Once a new Pope has been elected, he chooses a name and receives the obedience of the Cardinals. The senior Cardinal Deacon announces the name of the new Pope, who then gives his blessing to the people, the city, the Church, and the world. A new Bishop of Rome and universal Pastor of the Church has been chosen!
Infallibility does not mean that the Pope is perfect or never makes mistakes. What it does mean is that when he teaches on matters of faith and morals in his official capacity as chief shepherd of the Catholic Church those teachings are free from error by virtue of the Holy Spirit who "will lead you into all truth" (John 16:13; see also John 14:16-17, 26 and Luke 10:16). The Pope speaks infallibly when the following conditions are met:
- As the visible head of the universal Church
- To all Catholics
- On a matter of faith or morals
- Intending to use his full authority in an un-changeable decision
The Pope speaking infallibly is not a common occurrence and differs from a regular Papal address or homily. The Pope’s intent to use his full authority in an un-changeable decision is always clearly stated and known.
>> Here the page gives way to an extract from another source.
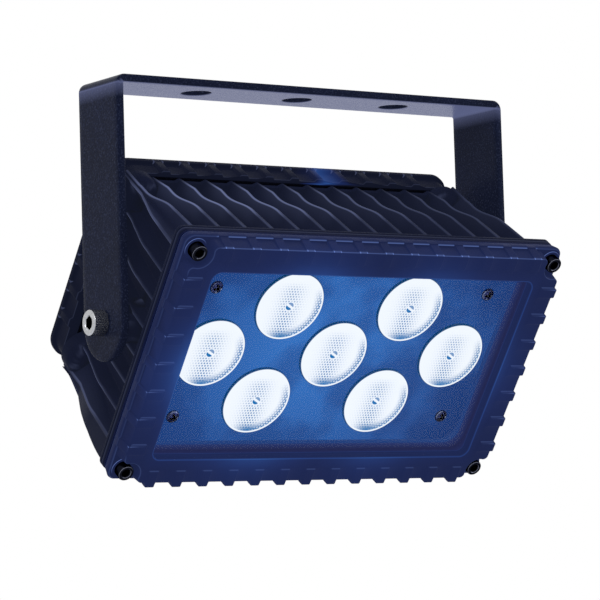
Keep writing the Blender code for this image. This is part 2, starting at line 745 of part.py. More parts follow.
def build_cover(finishes, lamp):
    plate_front_face = cover_back + 3.2 * mm
    panel_inset = 1.6 * mm
    radius = cover_x - cover_screw_x
    cover = piece("rear_cover", prism(rounded_rectangle(cover_x, cover_y, radius), cover_back, plate_front_face),
                  finishes["cast"], lamp)
    panels = wrapped_outline(cover_x - panel_inset, cover_y - panel_inset, panel_inset - 0.05 * mm, (11, 5),
                             radius - panel_inset / 2, cover_rib_tip, cover_rib_root)
    wall = prism(panels, plate_front_face - 0.5 * mm, cover_front)
    combine(cover, piece("ribbed wall", wall, parent=lamp), "UNION")
    inside = cover_back + cover_wall
    hollow = bitten_rectangle(99.0 * mm, 51.0 * mm, cover_screw_x, cover_screw_y, 9.2 * mm)
    outside = cover_back - 2 * mm
    cuts = [prism(hollow, inside, cover_front + 2 * mm)]
    for x, y in corners(cover_screw_x, cover_screw_y):
        cuts.append(moved(prism(polygon(14, cover_pocket_radius), outside, cover_pocket_floor), x, y))
    combine(cover, piece("cover cutter", gather(*cuts), parent=lamp), "DIFFERENCE")

    posts = [moved(prism(polygon(8, 3.2 * mm), inside - mm, control_back - gap), x, y)
             for x, y in control_screw_places()]
    combine(cover, piece("control board posts", gather(*posts), parent=lamp), "UNION")

    through = [prism(rounded_rectangle(20 * mm, 7 * mm, 2 * mm), outside, inside + mm)]
    moved(through[0], 0, display_y)
    for x, y in corners(cover_screw_x, cover_screw_y):
        through.append(moved(prism(polygon(12, 2.8 * mm), cover_pocket_floor - mm, cover_front + mm), x, y))
    for x in multiples(key_spacing, 4):
        through.append(moved(prism(polygon(12, key_radius + 0.4 * mm), outside, inside + mm), x, key_row))
    for x in multiples(gland_spacing, 3):
        through.append(moved(prism(polygon(12, gland_thread + 0.4 * mm), outside, inside + mm), x, gland_row))
    for x, y in control_screw_places():
        through.append(moved(prism(polygon(8, 1.5 * mm), inside + 0.6 * mm, control_back + mm), x, y))
    combine(cover, piece("cover hole cutter", gather(*through), parent=lamp), "DIFFERENCE")
    recess = moved(prism(rounded_rectangle(24 * mm, 11 * mm, 2.5 * mm), outside, cover_back + 1.7 * mm), 0, display_y)
    combine(cover, piece("window recess cutter", recess, parent=lamp), "DIFFERENCE")

    screw = socket_screw(4.25 * mm, 5.0 * mm, 2.5 * mm, 13.0 * mm, 4.0 * mm, 12)
    mesh = None
    for number, (x, y) in enumerate(corners(cover_screw_x, cover_screw_y), 1):
        at = (x, y, cover_pocket_floor - gap)
        if mesh:
            place(f"cover_screw_{number}", mesh, None, lamp, at, (math.pi, 0, 0))
        else:
            mesh = piece(f"cover_screw_{number}", screw, finishes["dark_steel"], lamp, at, (math.pi, 0, 0)).data


def control_screw_places():
    """The control board's four screws, near its corners."""
    return [(x, y) for y in (control_low + 5 * mm, control_high - 5 * mm)
            for x in (-control_x + 5 * mm, control_x - 5 * mm)]


def build_controls(finishes, lamp):
    pane = prism(rounded_rectangle(23.6 * mm, 10.6 * mm, 2.2 * mm), cover_back + 0.2 * mm, cover_back + 1.4 * mm)
    piece("display_window", pane, finishes["window"], lamp, (0, display_y, 0))

    middle = (control_low + control_high) / 2
    half_y = (control_high - control_low) / 2
    board = moved(prism(rounded_rectangle(control_x, half_y, 2 * mm), control_back, control_front), 0, middle)
    board = piece("control_board", board, finishes["board"], lamp)
    module = moved(prism(rounded_rectangle(19 * mm, 6.2 * mm, mm), cover_back + 2.2 * mm, control_back + mm / 2),
                   0, display_y)
    parts = [module]
    for x in multiples(key_spacing, 4):
        parts.append(moved(prism(rounded_rectangle(3 * mm, 3 * mm, 0.6 * mm, 1), switch_top, control_back + mm / 2),
                           x, key_row))
    combine(board, piece("board parts", gather(*parts), parent=lamp), "UNION")
    holes = [moved(prism(polygon(8, 1.6 * mm), control_back - mm, control_front + mm), x, y)
             for x, y in control_screw_places()]
    combine(board, piece("control board cutter", gather(*holes), parent=lamp), "DIFFERENCE")

    screw = pan_screw(2.6 * mm, 1.8 * mm, 1.2 * mm, 6 * mm, 8)
    mesh = None
    for number, (x, y) in enumerate(control_screw_places(), 1):
        at = (x, y, control_front + gap)
        if mesh:
            place(f"control_board_screw_{number}", mesh, None, lamp, at)
        else:
            mesh = piece(f"control_board_screw_{number}", screw, finishes["steel"], lamp, at).data

    inside = cover_back + cover_wall
    key = turned([
        (0, cover_back - 1.8 * mm),
        (key_radius - 0.8 * mm, cover_back - 1.6 * mm),
        (key_radius, cover_back - 0.8 * mm),
        (key_radius, inside + gap),
        (key_radius + 1.2 * mm, inside + gap),
        (key_radius + 1.2 * mm, inside + gap + mm),
        (1.6 * mm, inside + gap + mm),
        (1.6 * mm, switch_top - key_travel - gap),
        (0, switch_top - key_travel - gap),
    ], 12)
    mesh = None
    for name, x in zip(("key_menu", "key_enter", "key_up", "key_down"), reversed(multiples(key_spacing, 4))):
        if mesh:
            place(name, mesh, None, lamp, (x, key_row, 0))
        else:
            mesh = piece(name, key, finishes["plastic"], lamp, (x, key_row, 0)).data

    supply = prism(rounded_rectangle(75 * mm, 32 * mm, 3 * mm, 2), -32 * mm, cavity_floor - gap)
    piece("power_supply", supply, finishes["supply"], lamp)


def build_glands(finishes, lamp):
    sides = 12
    inner_nut = cover_back + cover_wall + gap
    seat = cover_back - gap

    def round_ring(radius, z):
        return ring(polygon(sides, radius), z)

    def hex_ring(across_flats, z):
        return ring(hexagon(sides, across_flats), z)

    gland = loft([
        hex_ring(20 * mm, inner_nut + 3 * mm),
        hex_ring(20 * mm, inner_nut),
        round_ring(gland_thread, inner_nut),
        round_ring(gland_thread, seat),
        hex_ring(21 * mm, seat),
        hex_ring(21 * mm, seat - 5 * mm),
        round_ring(9.6 * mm, seat - 5.4 * mm),
        round_ring(9.6 * mm, seat - 13 * mm),
        round_ring(8.0 * mm, seat - 17 * mm),
        round_ring(5.6 * mm, seat - 19 * mm),
        round_ring(gland_bore, seat - 19 * mm),
        round_ring(gland_bore, inner_nut + 3 * mm),
    ], closed=True)
    mesh = None
    for name, x in zip(("cable_gland_mains", "cable_gland_data_in", "cable_gland_data_out"),
                       reversed(multiples(gland_spacing, 3))):
        if mesh:
            place(name, mesh, None, lamp, (x, gland_row, 0))
        else:
            mesh = piece(name, gland, finishes["plastic"], lamp, (x, gland_row, 0)).data


if __name__ == "__main__":
    clear_scene()
    surfaces = make_finishes()
    pivot = empty("tilt axis", at=(0, 0, -pivot_drop), turn=(math.pi / 2 + look_down, 0, 0))
    lamp_centre = empty("lamp centre", pivot, (0, lamp_rise, 0))
    build_bracket(surfaces)
    build_clamp_screws(surfaces, pivot)
    build_housing(surfaces, lamp_centre)
    build_bezel(surfaces, lamp_centre)
    build_seals_and_glass(surfaces, lamp_centre)
    build_optics(surfaces, lamp_centre)
    build_cover(surfaces, lamp_centre)
    build_controls(surfaces, lamp_centre)
    build_glands(surfaces, lamp_centre)
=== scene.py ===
import math

import bmesh
import bpy
import numpy as np
from mathutils import Matrix


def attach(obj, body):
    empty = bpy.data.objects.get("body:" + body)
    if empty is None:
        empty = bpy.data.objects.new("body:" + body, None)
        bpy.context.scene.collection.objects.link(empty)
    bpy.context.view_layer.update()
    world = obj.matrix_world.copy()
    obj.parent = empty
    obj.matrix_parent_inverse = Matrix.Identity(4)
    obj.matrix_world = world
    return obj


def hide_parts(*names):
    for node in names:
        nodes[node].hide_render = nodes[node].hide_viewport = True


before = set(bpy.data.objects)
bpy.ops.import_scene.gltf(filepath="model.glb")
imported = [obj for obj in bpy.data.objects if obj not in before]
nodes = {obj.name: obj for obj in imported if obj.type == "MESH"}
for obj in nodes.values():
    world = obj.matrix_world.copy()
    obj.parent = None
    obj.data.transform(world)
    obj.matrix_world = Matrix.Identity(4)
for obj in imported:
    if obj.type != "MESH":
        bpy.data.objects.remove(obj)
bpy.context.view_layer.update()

# lengths are in millimetres until a mesh is made; the lamp's own frame has x across,
# y up its face and z out of its front, with its middle just above the tilt axis
mm = 0.001
stance = {"pivotDrop": 121.0, "lookDown": 36.15, "lampRise": 2.4}


# small helpers

def lampToRow(points):
    # the lamp leans forward about the tilt axis: turn about x, then drop to the axis
    lean = math.radians(stance["lookDown"])
    x, y, z = points[..., 0], points[..., 1] + stance["lampRise"], points[..., 2]
    back = -math.sin(lean) * y - math.cos(lean) * z
    up = math.cos(lean) * y - math.sin(lean) * z - stance["pivotDrop"]
    return np.stack([x, back, up], -1)


def easeStep(value, start, end):
    # 0 before start, 1 after end, with a smooth S between
    t = np.clip((value - start) / (end - start), 0, 1)
    return t * t * (3 - 2 * t)


def shell(grid, around=True, along=False, caps=(True, True)):
    # a grid of points (rows, columns, 3) as quads; rows may close round and columns may close too
    rows, columns = grid.shape[:2]
    i = np.arange(rows if along else rows - 1)
    j = np.arange(columns if around else columns - 1)
    i, j = np.meshgrid(i, j, indexing="ij")
    nextI, nextJ = (i + 1) % rows, (j + 1) % columns
    quads = np.stack([i * columns + j, i * columns + nextJ, nextI * columns + nextJ, nextI * columns + j], -1)
    faces = quads.reshape(-1, 4).tolist()
    if around and not along:
        if caps[0]:
            faces.append(list(range(columns))[::-1])
        if caps[1]:
            faces.append(list(range((rows - 1) * columns, rows * columns)))
    return grid.reshape(-1, 3), faces


def addMark(mesh, name, values):
    # a number for each point, for a material to read
    mesh.attributes.new(name, "FLOAT", "POINT").data.foreach_set("value", values.astype(np.float32))


def makePiece(name, shells, material=None, sharp=35, **marks):
    # joins shells into one mesh, merges seams, faces it outwards and shades it smooth between edges;
    # marks are numbers for each point that a material reads: glow (painted light), gleam (painted
    # highlights), shade (painted shade), facet
    points, faces, start = [], [], 0
    for part, partFaces in shells:
        points.append(part)
        faces += [[corner + start for corner in face] for face in partFaces]
        start += len(part)
    mesh = bpy.data.meshes.new(name)
    mesh.from_pydata((np.concatenate(points) * mm).tolist(), [], faces)
    for mark, values in marks.items():
        addMark(mesh, mark, np.ravel(values))
    shape = bmesh.new()
    shape.from_mesh(mesh)
    bmesh.ops.remove_doubles(shape, verts=shape.verts, dist=0.004 * mm)
    bmesh.ops.dissolve_degenerate(shape, edges=shape.edges, dist=0.002 * mm)
    bmesh.ops.recalc_face_normals(shape, faces=shape.faces)
    shape.to_mesh(mesh)
    shape.free()
    mesh.shade_smooth()
    mesh.set_sharp_from_angle(angle=math.radians(sharp))
    piece = bpy.data.objects.new(name, mesh)
    bpy.context.scene.collection.objects.link(piece)
    if material:
        mesh.materials.append(material)
    return piece


def cutPiece(piece, shells, sharp=35, operation="DIFFERENCE"):
    # a Boolean with a throwaway cutter, baked into the piece's mesh
    tool = makePiece("cutter", shells)
    modifier = piece.modifiers.new("cut", "BOOLEAN")
    modifier.operation = operation
    modifier.solver = "EXACT"
    modifier.object = tool
    bakeModifiers(piece, sharp)
    bpy.data.objects.remove(tool, do_unlink=True)


def bakeModifiers(piece, sharp=35):
    view = bpy.context.evaluated_depsgraph_get()
    mesh = bpy.data.meshes.new_from_object(piece.evaluated_get(view))
    old = piece.data
    piece.modifiers.clear()
    piece.data = mesh
    bpy.data.meshes.remove(old)
    mesh.shade_smooth()
    mesh.set_sharp_from_angle(angle=math.radians(sharp))


def settle(piece, body, slot, *replaced):
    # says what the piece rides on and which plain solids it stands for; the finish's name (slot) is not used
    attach(piece, body)
    if replaced:
        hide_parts(*replaced)


def turned(profile, sides, swell=None):
    # a profile of (radius, height) rows turned about z; swell(angle, row) scales a radius by direction
    profile = np.array(profile, float)
    angle = np.linspace(0, 2 * np.pi, sides, endpoint=False)
    radius = profile[:, :1] * np.ones(sides)
    if swell is not None:
        radius = radius + swell(angle[None, :], np.arange(len(profile))[:, None])
    height = profile[:, 1:] * np.ones(sides)
    return np.stack([radius * np.cos(angle), radius * np.sin(angle), height], -1)


def hexReach(angle, acrossFlats):
    # distance from a hexagon's middle to its side, by direction
    return acrossFlats / 2 / np.cos((angle + np.pi / 6) % (np.pi / 3) - np.pi / 6)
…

Infallibility means that the Church that Christ founded is, by a special Divine assistance, preserved from liability to error in her definitive teachings regarding matters of faith and morals. "The Roman Pontiff, head of the college of bishops, enjoys this infallibility in virtue of his office, when, as supreme pastor and teacher of all the faithful - who confirms his brethren in the faith - he proclaims by a definitive act a doctrine pertaining to faith or morals. . . . The infallibility promised to the Church is also present in the body of bishops when, together with Peter's successor, they exercise the supreme Magisterium, above all in an Ecumenical Council." [Catechism of the Catholic Church no. 891]
"The Roman Pontiff, as the successor of Peter, is the perpetual and visible principle and foundation of unity of both the bishops and of the faithful."